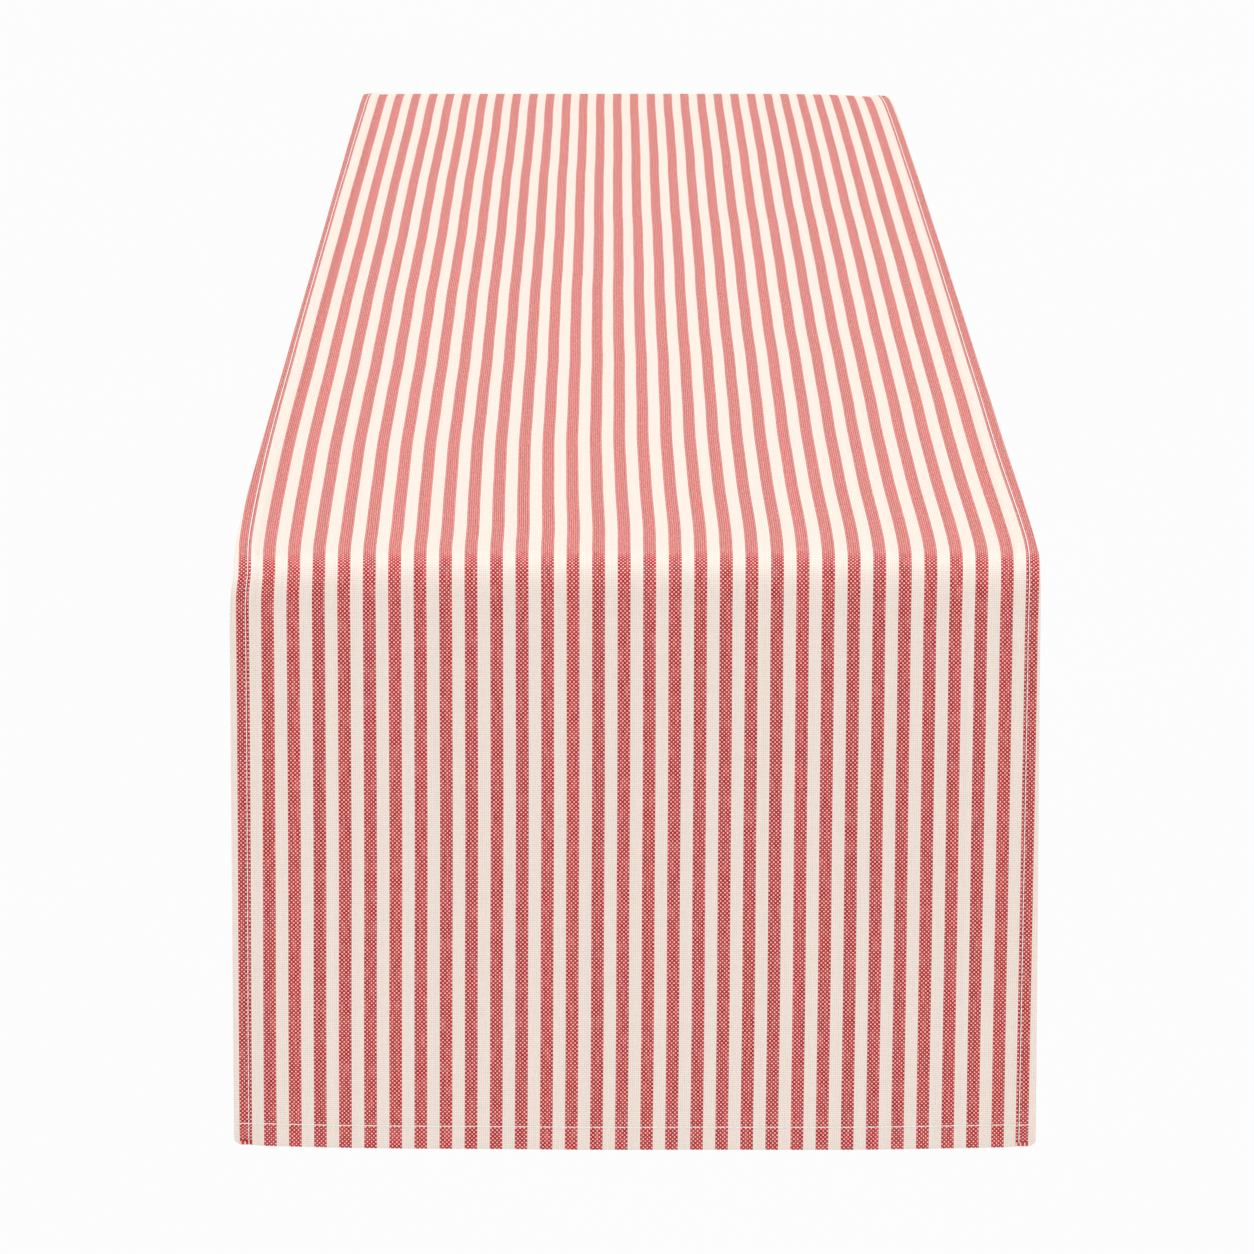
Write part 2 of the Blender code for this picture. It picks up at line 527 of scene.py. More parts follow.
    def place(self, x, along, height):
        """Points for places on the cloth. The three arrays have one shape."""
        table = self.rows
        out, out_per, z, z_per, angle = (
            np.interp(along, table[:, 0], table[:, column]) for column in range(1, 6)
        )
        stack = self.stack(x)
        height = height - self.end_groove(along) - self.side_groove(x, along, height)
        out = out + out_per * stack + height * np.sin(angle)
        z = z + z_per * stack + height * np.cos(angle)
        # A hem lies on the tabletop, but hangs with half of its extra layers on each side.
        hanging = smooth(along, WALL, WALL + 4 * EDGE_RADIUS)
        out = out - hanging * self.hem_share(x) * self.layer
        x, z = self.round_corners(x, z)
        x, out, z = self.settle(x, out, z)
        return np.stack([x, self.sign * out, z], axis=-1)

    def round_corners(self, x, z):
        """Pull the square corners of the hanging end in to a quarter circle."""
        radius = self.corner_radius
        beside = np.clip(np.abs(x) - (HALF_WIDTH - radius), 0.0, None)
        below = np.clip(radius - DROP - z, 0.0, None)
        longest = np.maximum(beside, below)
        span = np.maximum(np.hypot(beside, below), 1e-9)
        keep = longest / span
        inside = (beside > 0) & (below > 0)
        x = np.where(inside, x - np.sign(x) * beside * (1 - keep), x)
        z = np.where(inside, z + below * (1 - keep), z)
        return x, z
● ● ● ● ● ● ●
** Work to complete **
The lines above should be duplicated exactly.

** The result **
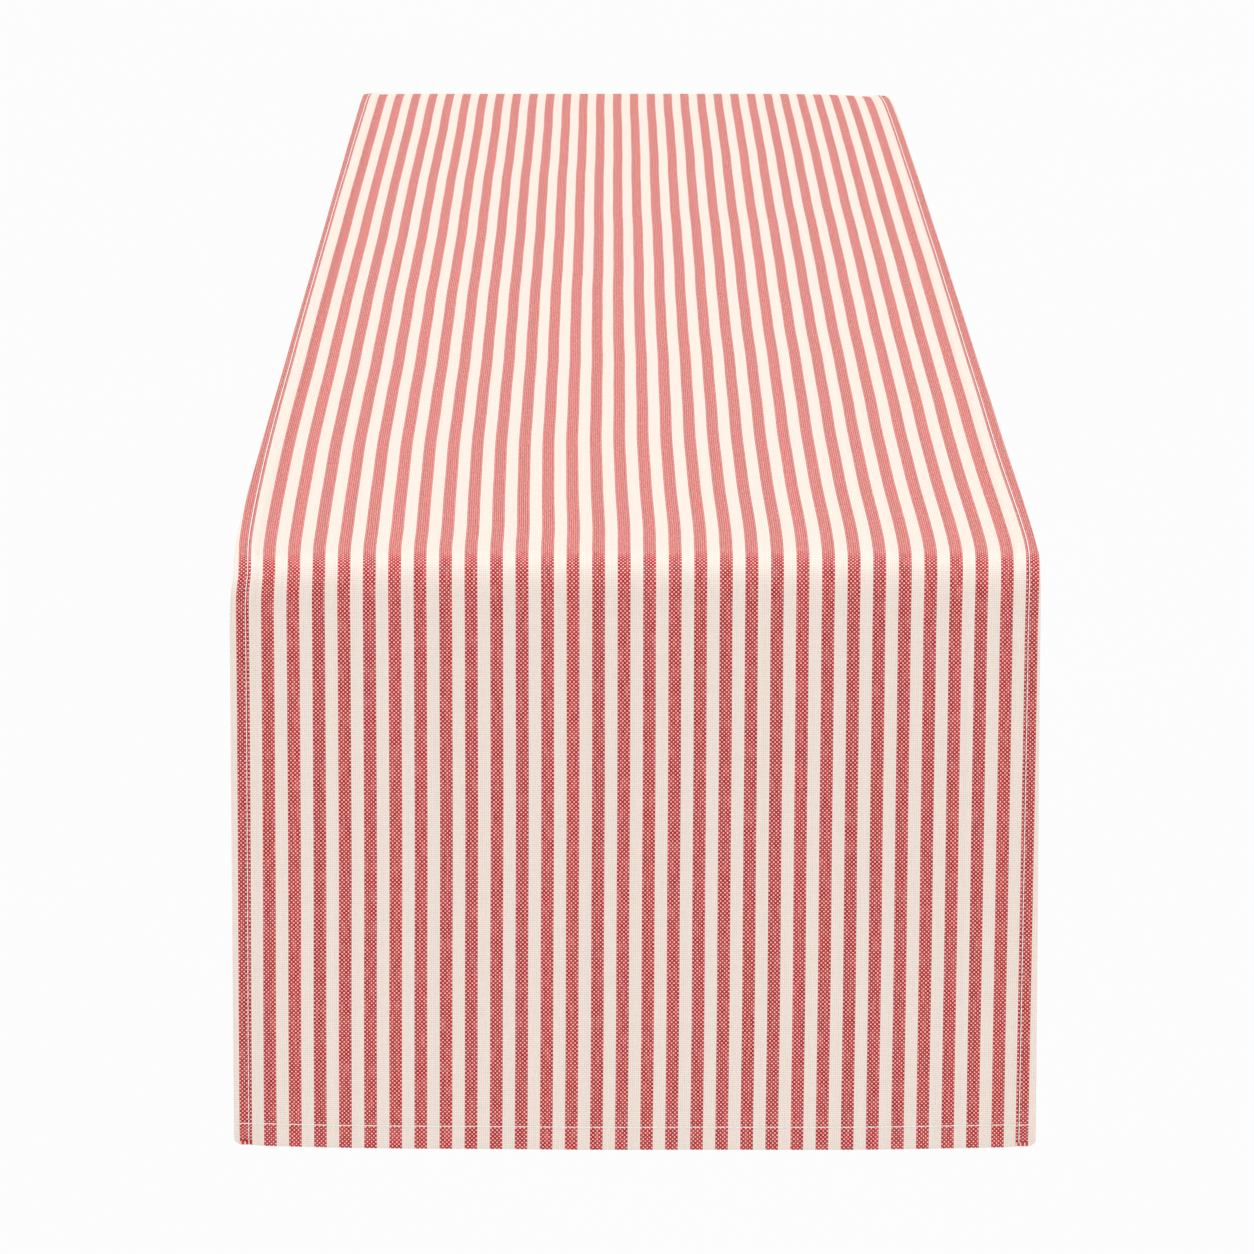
Write part 2 of the Blender code for this picture. It picks up at line 527 of scene.py. More parts follow.
    def place(self, x, along, height):
        """Points for places on the cloth. The three arrays have one shape."""
        table = self.rows
        out, out_per, z, z_per, angle = (
            np.interp(along, table[:, 0], table[:, column]) for column in range(1, 6)
        )
        stack = self.stack(x)
        height = height - self.end_groove(along) - self.side_groove(x, along, height)
        out = out + out_per * stack + height * np.sin(angle)
        z = z + z_per * stack + height * np.cos(angle)
        # A hem lies on the tabletop, but hangs with half of its extra layers on each side.
        hanging = smooth(along, WALL, WALL + 4 * EDGE_RADIUS)
        out = out - hanging * self.hem_share(x) * self.layer
        x, z = self.round_corners(x, z)
        x, out, z = self.settle(x, out, z)
        return np.stack([x, self.sign * out, z], axis=-1)

    def round_corners(self, x, z):
        """Pull the square corners of the hanging end in to a quarter circle."""
        radius = self.corner_radius
        beside = np.clip(np.abs(x) - (HALF_WIDTH - radius), 0.0, None)
        below = np.clip(radius - DROP - z, 0.0, None)
        longest = np.maximum(beside, below)
        span = np.maximum(np.hypot(beside, below), 1e-9)
        keep = longest / span
        inside = (beside > 0) & (below > 0)
        x = np.where(inside, x - np.sign(x) * beside * (1 - keep), x)
        z = np.where(inside, z + below * (1 - keep), z)
        return x, z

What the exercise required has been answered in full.